Requirements: Reproduce exactly the opening lines of the listing, stopping after the line that contains "return box(LID_LEFT +" and including it.

** BEGIN Supplied data **

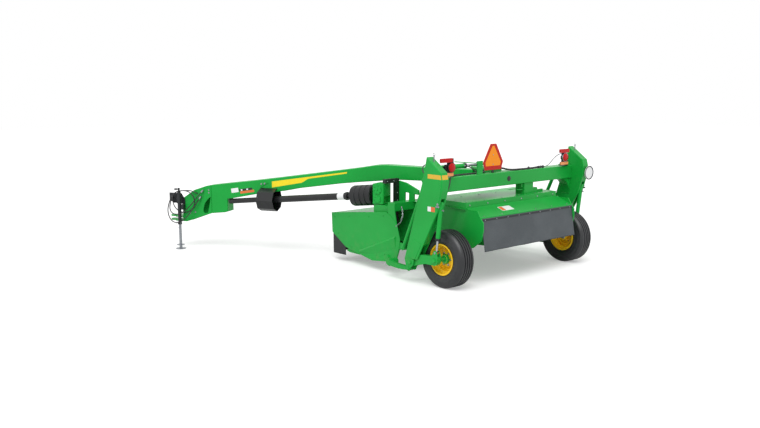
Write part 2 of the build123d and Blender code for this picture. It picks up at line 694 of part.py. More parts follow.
def front_lid():
    y1 = LID_HINGE + 3
    y2 = HEADER_FRONT - SHEET
    front = [(y1, deck_height(y1)), (HEADER_FRONT, deck_height(HEADER_FRONT)), (HEADER_FRONT, 640), (y2, 640),
             (y2, deck_height(y2) - SHEET), (y1, deck_height(y1) - SHEET)]
    lid = side_prism(front, LID_LEFT, HEADER_HALF - SHEET - SIDE_GAP)
    y, z = lid_axis()
    for x in HINGES:
        lid += x_rod(y, z, x - 15, x + 15, HINGE_RADIUS)
        lid += box(x - 15, x + 15, y + 3, y + 24, deck_height(y) - 5, z)
        lid -= x_rod(y, z, x - 16, x + 16, HINGE_PIN + FIT)
    return lid


def front_curtain():
    y = HEADER_FRONT - SHEET
    return box(LID_LEFT + 4, HEADER_HALF - SHEET - SIDE_GAP - 4, y - 5, y, 110, 700)


def end_curtain():
    y = HEADER_FRONT - SHEET
    left = -(HEADER_HALF - SHEET)
    front = box(left, LID_LEFT - SIDE_GAP - 4, y - 5, y, 110, 700)
    side = side_prism([(2052, 110), (y - 5, 110), (y - 5, 700), (2052, 650)], left, left + 5)
    return front + side


def cutter_bar():
    y = DISC_Y
    profile = [(y - 160, 172), (y - 160, 214), (y - 110, BAR_TOP), (y + 110, BAR_TOP), (y + 162, 206),
               (y + 180, 184), (y + 125, 168), (y - 110, 164)]
    inner = HEADER_HALF - SHEET - END_PLATE
    return side_prism(profile, -inner, inner)


def disc_x(i):
    return (i - (DISC_COUNT - 1) / 2) * DISC_PITCH


def cutter_disc(i):
    x = disc_x(i)
    body = disc(0, 0, 0, 34, 62)
    half = DISC_PITCH / 2
    oval = extrude(Plane.XY.offset(20) * Ellipse(half, half - DISC_WAIST), amount=24)
    body += oval
    body += disc(0, 0, 34, 62, 70)
    for side in (-1, 1):
        knife = box(side * (KNIFE_REACH - 100), side * KNIFE_REACH, -24, 24, 14, 20)
        body += knife
    turn = 90 * (i % 2)
    return Pos(x, DISC_Y, BAR_TOP + FIT) * Rot(0, 0, turn) * body


def skid_shoes():
    y = DISC_Y
    profile = [(y - 110, 164), (y + 125, 168), (y + 125, 152), (y + 50, 140), (y - 150, 140), (y - 150, 155)]
    shoes = []
    for i in range(DISC_COUNT):
        x = disc_x(i)
        shoes.append(Solid(side_prism(profile, x - 90, x + 90).solid().wrapped))
    return Compound(children=shoes)


def tine_rotor():
    y, z = ROTOR
    half = HOUSING_HALF - 10 - FIT
    rotor = x_rod(y, z, -half, half, 28)
    rotor += x_rod(y, z, -half + 20, half - 20, 88)
    rows = 14
    for k in range(rows):
        x = -half + 70 + k * (2 * half - 140) / (rows - 1)
        points = []
        for t in range(6):
            base = math.radians(60 * t + 30 * (k % 2))
            for r, off in ((86, -0.16), (ROTOR_REACH, -0.03), (ROTOR_REACH, 0.05), (86, 0.16)):
                points.append((y + r * math.cos(base + off), z + r * math.sin(base + off)))
        rotor += side_prism(points, x - 7, x + 7)
    return rotor


PANEL = [(-240, 1003), (-300, 912), (-345, 860), (-350, 760), (-320, 620), (-180, 510), (150, 390),
         (1000, 330), (1280, 420), (1280, 832), (1088, 855), (1088, 896), (946, 896), (946, 1003)]


def conditioner_housing():
    inner = HOUSING_HALF - 10
    body = side_prism(PANEL, inner, HOUSING_HALF)
    body += side_prism(PANEL, -HOUSING_HALF, -inner)
    for side in (-1, 1):
        outer = side * (HOUSING_HALF + DOUBLER)
        lap = side_prism(PANEL, side * HOUSING_HALF, outer)
        body += lap & x_rod(-300, 470, side * HOUSING_HALF, outer, 560)
    body += box(-HOUSING_HALF - 30, HOUSING_HALF + 30, -44, TUBE_REAR, HOOD_LOW, HOOD_LOW + SHEET)
    return body


def rear_hood():
    """The sloping sheet over the swath's outlet, folded up into the raised tray ahead of it."""
    inner = HOUSING_HALF - 10
    low = HOOD_LOW + SHEET
    back = [(-44, low), (-44, HOOD_LOW), (-297, 914), (-297, 880), (-303, 880), (-303, 918), (-46, low + SHEET)]
    tray = [(-20, low + SHEET), (-20, TRAY_HIGH), (TRAY_FRONT, TRAY_HIGH), (TRAY_FRONT, low),
            (TRAY_FRONT - SHEET, low), (TRAY_FRONT - SHEET, TRAY_HIGH - SHEET), (-20 + SHEET, TRAY_HIGH - SHEET),
            (-20 + SHEET, low)]
    hood = side_prism(back + tray, -inner, inner)
    end = [(-20, low), (TRAY_FRONT, low), (TRAY_FRONT, TRAY_HIGH), (-20, TRAY_HIGH)]
    return hood + side_prism(end, -inner, SHEET - inner) + side_prism(end, inner - SHEET, inner)


def rear_curtain():
    inner = HOUSING_HALF - 14
    return side_prism([(-303, 905), (-309, 905), (-366, 480), (-360, 480)], -inner, inner)


def swath_boards():
    boards = []
    wide = HOUSING_HALF - 84
    narrow = wide - 180
    high = TUBE_HIGH + 90
    above = [(-160, 957), (-44, HOOD_LOW), (530, HOOD_LOW), (530, high), (-160, high)]
    for side in (-1, 1):
        flat = outline([(side * (wide - SHEET), 520), (side * wide, 520), (side * narrow, -150),
                        (side * (narrow - SHEET), -150)])
        board = extrude(Plane.XY.offset(500) * flat, amount=TUBE_HIGH - 500)
        board -= side_prism(above, -HEADER_HALF, HEADER_HALF)
        boards.append(Solid(board.solid().wrapped))
    return Compound(children=boards)


def gear_stand():
    x, y, z = SWIVEL
    y0, y1 = TUBE_FRONT, y + 45
    foot = [(y0, deck_height(y0)), (y1, deck_height(y1)), (y1, STAND_HIGH), (y0, STAND_HIGH)]
    stand = side_prism(foot, x - 110, x + 215)
    edge = y - 122
    brace = [(edge, STAND_HIGH - 50), (edge, 1268), (edge - 156, 1250), (866, 1165), (871, 1102),
             (TUBE_REAR + 10, 1106), (TUBE_REAR + 10, TUBE_HIGH), (TUBE_FRONT - 30, TUBE_HIGH),
             (TUBE_FRONT - 30, 1112), (edge - 128, 1118), (edge - 128, STAND_HIGH - 50)]
    return stand + side_prism(brace, x + 215, x + 240)


def drive_cover():
    x, y, z = SWIVEL
    y0, y1 = y - 136, y - 76
    cover = box(x + 150, x + 213, y0, y1, STAND_HIGH, COVER_HIGH)
    return cover + box(x - 47, x + 213, y0, y1, COVER_LOW, COVER_HIGH)


def centre_hanger():
    """A channel from the beam down to the tray, with a block and a bar beside it."""
    low = TRAY_HIGH
    left, right = 345.0, 540.0
    y0, y1 = BEAM_REAR + 20, BEAM_FRONT - 20
    hanger = box(left, right, y0, y0 + 8, low, BEAM_LOW)
    hanger += box(left, left + 8, y0, y1, low, BEAM_LOW) + box(right - 8, right, y0, y1, low, BEAM_LOW)
    hanger += box(right, right + 120, y0 + 20, y0 + 90, low, low + 70)
    hanger += box(right + 120, right + 270, y0 + 40, y0 + 70, low, low + 34)
    hanger += disc(right + 270, y0 + 55, low, low + 34, 15)
    hanger += box(left - 45, left, y0 + 20, y0 + 34, low + 95, low + 145)
    return hanger + x_rod(y0 + 27, low + 65, left - 135, left, 8)


def tail_lamps():
    """Red boards facing the rear at the beam's ends, each with a round lens over a reflector strip."""
    lamps = []
    for side in (-1, 1):
        middle = side * (LEG_INNER - LAMP_INSET)
        low = BEAM_HIGH + 60
        board = box(middle - 130, middle + 130, 20, 26, low, low + 200)
        board += rod((middle, 20, low + 115), (middle, -12, low + 115), 62)
        board += box(middle - 110, middle + 110, 12, 20, low + 5, low + 40)
        foot = box(middle - 40, middle + 40, BEAM_REAR, BEAM_REAR + 110, BEAM_HIGH, BEAM_HIGH + SHEET)
        foot += box(middle - 40, middle + 40, BEAM_REAR, BEAM_REAR + SHEET, BEAM_HIGH, low + 120)
        board += box(middle - 40, middle + 40, 26, BEAM_REAR, low + 60, low + 120)
        lamps.append(Solid((board + foot).solid().wrapped))
    return Compound(children=lamps)


def slow_sign():
    w = 203.0
    h = 356.0
    cut = 40.0
    x = -300.0
    z = 1470.0
    tri = outline([(x - w, z + 20), (x - w + 20, z), (x + w - 20, z), (x + w, z + 20),
                   (x + cut / 2, z + h), (x - cut / 2, z + h)])
    sign = extrude(Plane.XZ.offset(-100) * tri, amount=-3)
    return sign + box(x - 20, x + 20, 103, 109, BEAM_HIGH, 1700)


def round_sign():
    x = LEG_INNER + 80
    sign = rod((x, -206, 1330), (x, -200, 1330), 102)
    return sign + box(x - 20, x + 20, -200, -155.5, 1320, 1340)


def build():
    pieces["main_beam"] = main_beam()
    for name, make in (("leg", leg), ("wheel_arm", wheel_arm), ("lift_barrel", lift_barrel), ("lift_rod", lift_rod)):
        for side_name, side in (("left", -1), ("right", 1)):
            pieces[f"{side_name}_{name}"] = mirrored(make(), side)
    for side_name, side in (("left", -1), ("right", 1)):
        pieces[f"{side_name}_tyre"] = mirrored(Pos(TRACK / 2, 0, 0) * tyre(), side)
        pieces[f"{side_name}_rim"] = mirrored(Pos(TRACK / 2, 0, 0) * rim(), side)
        pieces[f"{side_name}_lower_link"] = mirrored(lower_link(), side)
        pieces[f"{side_name}_float_tube"] = mirrored(float_tube(), side)
    pieces["tongue_bracket"] = tongue_bracket()
    pieces["tongue_beam"] = tongue_beam()
    pieces["swing_barrel"] = swing_barrel()
    pieces["swing_rod"] = swing_rod()
    pieces["hitch_head"] = hitch_head()
    pieces["jack_sleeve"] = jack_sleeve()
    pieces["jack_leg"] = jack_leg()
    pieces["input_yoke"] = input_yoke()
    pieces["hose_holder"] = hose_holder()
    pieces["hose_fittings"] = hose_fittings()
    for name, points in HOSES.items():
        pieces[name] = cord(points)
    pieces["swivel_head"] = swivel_head()
    pieces["swivel_guard"] = swivel_guard()
    pieces["telescoping_tube"] = telescoping_tube()
    pieces["bearing_shield"] = bearing_shield()
    pieces["bearing_hanger"] = bearing_hanger()
    pieces["front_shaft_guard"] = front_shaft_guard()
    pieces["header_frame"] = header_frame()
    pieces["side_shields"] = side_shields()
    pieces["header_deck"] = header_deck()
    pieces["front_lid"] = front_lid()
    pieces["front_curtain"] = front_curtain()
    pieces["end_curtain"] = end_curtain()
    pieces["cutter_bar"] = cutter_bar()
    for i in range(DISC_COUNT):
        pieces[f"cutter_disc_{i + 1}"] = cutter_disc(i)
    pieces["skid_shoes"] = skid_shoes()
    pieces["tine_rotor"] = tine_rotor()
    pieces["conditioner_housing"] = conditioner_housing()
    pieces["rear_hood"] = rear_hood()
    pieces["rear_curtain"] = rear_curtain()
    pieces["swath_boards"] = swath_boards()
    pieces["gear_stand"] = gear_stand()
    pieces["drive_cover"] = drive_cover()
    pieces["centre_hanger"] = centre_hanger()
    pieces["tail_lamps"] = tail_lamps()
    pieces["slow_sign"] = slow_sign()
    pieces["round_sign"] = round_sign()


build()
os.makedirs("parts", exist_ok=True)
for name, shape in pieces.items():
    export_step(Pos(-HITCH.X, -HITCH.Y, -HITCH.Z) * shape, f"parts/{name}.step")
print(len(pieces), "pieces; hitch pin at", HITCH)
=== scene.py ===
# %% [markdown]
# A trailed disc mower conditioner, dressed for its picture.
# The hard pieces come in as a fixed frame: they are at their real size and place already.
# This lesson gives each of them a finish, and models what a workshop adds last: tyres, rubber
# curtains, hoses, bolts, welds, lamps, signs and stripes.

# %% Load the frame
import bmesh
import bpy
import json
import math
import numpy as np
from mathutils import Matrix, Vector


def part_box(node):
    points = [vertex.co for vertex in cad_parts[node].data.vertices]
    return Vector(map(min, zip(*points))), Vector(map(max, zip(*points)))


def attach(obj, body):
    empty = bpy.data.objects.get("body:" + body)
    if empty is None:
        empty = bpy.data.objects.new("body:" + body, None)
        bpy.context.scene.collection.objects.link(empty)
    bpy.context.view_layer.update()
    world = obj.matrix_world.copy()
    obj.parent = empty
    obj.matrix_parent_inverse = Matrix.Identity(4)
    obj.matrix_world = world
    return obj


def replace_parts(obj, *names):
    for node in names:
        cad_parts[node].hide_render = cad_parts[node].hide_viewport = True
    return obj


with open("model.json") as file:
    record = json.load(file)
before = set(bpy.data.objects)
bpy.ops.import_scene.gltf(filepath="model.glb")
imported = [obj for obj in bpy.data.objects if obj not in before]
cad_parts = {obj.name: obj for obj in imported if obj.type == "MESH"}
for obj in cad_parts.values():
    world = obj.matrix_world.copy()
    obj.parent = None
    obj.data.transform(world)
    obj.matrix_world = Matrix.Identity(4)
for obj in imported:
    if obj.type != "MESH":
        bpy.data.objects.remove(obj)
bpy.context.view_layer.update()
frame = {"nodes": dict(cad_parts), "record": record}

# %% [markdown]
# Everything is measured in metres from the hitch pin, because that is the part's own origin.
# A machine is easier to think about from the ground midway between its wheels, and its tongue
# is easier to think about along its own length. So small functions turn such places into the
# frame's. The ground, the wheels and the tongue's pivot that they start from are read from it.

# %% Places on the machine and on the tongue
RIMS = {side: np.array(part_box(f"{side}_rim")) for side in ("left", "right")}
TYRES = {side: np.array(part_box(f"{side}_tyre")) for side in ("left", "right")}
GROUND = TYRES["left"][0, 2]
MIDDLE = (RIMS["left"].mean(axis=0) + RIMS["right"].mean(axis=0)) / 2
DATUM = np.array([MIDDLE[0], MIDDLE[1], GROUND])
JOINTS = {joint["name"]: joint for joint in frame["record"]["behaviour"]["joints"]}
PIVOT = np.array(JOINTS["tongue_swing"]["pos_m"])
ALONG = -PIVOT * [1, 1, 0] / np.linalg.norm(PIVOT[:2])
ACROSS = np.array([ALONG[1], -ALONG[0], 0.0])
UP = np.array([0.0, 0.0, 1.0])
RIGHT = np.array([1.0, 0.0, 0.0])
FORWARD = np.array([0.0, 1.0, 0.0])
OUTWARD = {"left": -RIGHT, "right": RIGHT}


def at(x, y, z):
    """Datum + (x, y, z): x to the machine's right, y forward, z above the ground."""
    return DATUM + np.stack(np.broadcast_arrays(x, y, z), axis=-1)


def on_ground(place):
    """The place, taken straight down to the ground."""
    return place * [1, 1, 0] + GROUND * UP


def on_tongue(s, w, z):
    """Pivot, taken down to the ground, + s along the tongue + w to its right + z up."""
    s, w, z = (np.asarray(value, float)[..., None] for value in (s, w, z))
    return on_ground(PIVOT) + s * ALONG + w * ACROSS + z * UP


print("datum", DATUM.round(3), "tongue along", ALONG.round(3))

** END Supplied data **

Solution to this exercise:
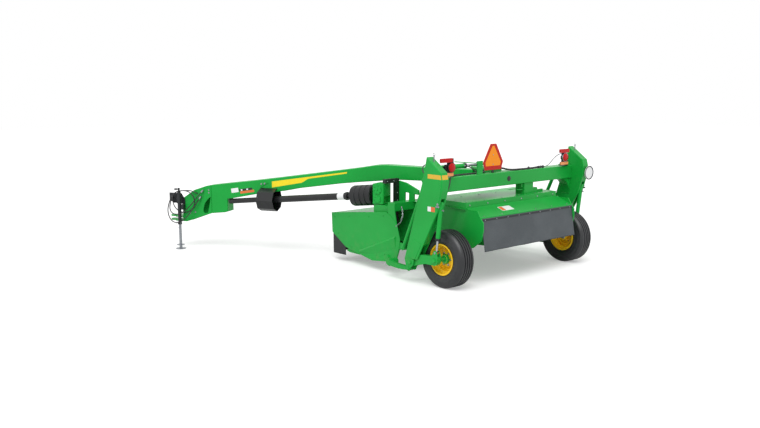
Write part 2 of the build123d and Blender code for this picture. It picks up at line 694 of part.py. More parts follow.
def front_lid():
    y1 = LID_HINGE + 3
    y2 = HEADER_FRONT - SHEET
    front = [(y1, deck_height(y1)), (HEADER_FRONT, deck_height(HEADER_FRONT)), (HEADER_FRONT, 640), (y2, 640),
             (y2, deck_height(y2) - SHEET), (y1, deck_height(y1) - SHEET)]
    lid = side_prism(front, LID_LEFT, HEADER_HALF - SHEET - SIDE_GAP)
    y, z = lid_axis()
    for x in HINGES:
        lid += x_rod(y, z, x - 15, x + 15, HINGE_RADIUS)
        lid += box(x - 15, x + 15, y + 3, y + 24, deck_height(y) - 5, z)
        lid -= x_rod(y, z, x - 16, x + 16, HINGE_PIN + FIT)
    return lid


def front_curtain():
    y = HEADER_FRONT - SHEET
    return box(LID_LEFT + 4, HEADER_HALF - SHEET - SIDE_GAP - 4, y - 5, y, 110, 700)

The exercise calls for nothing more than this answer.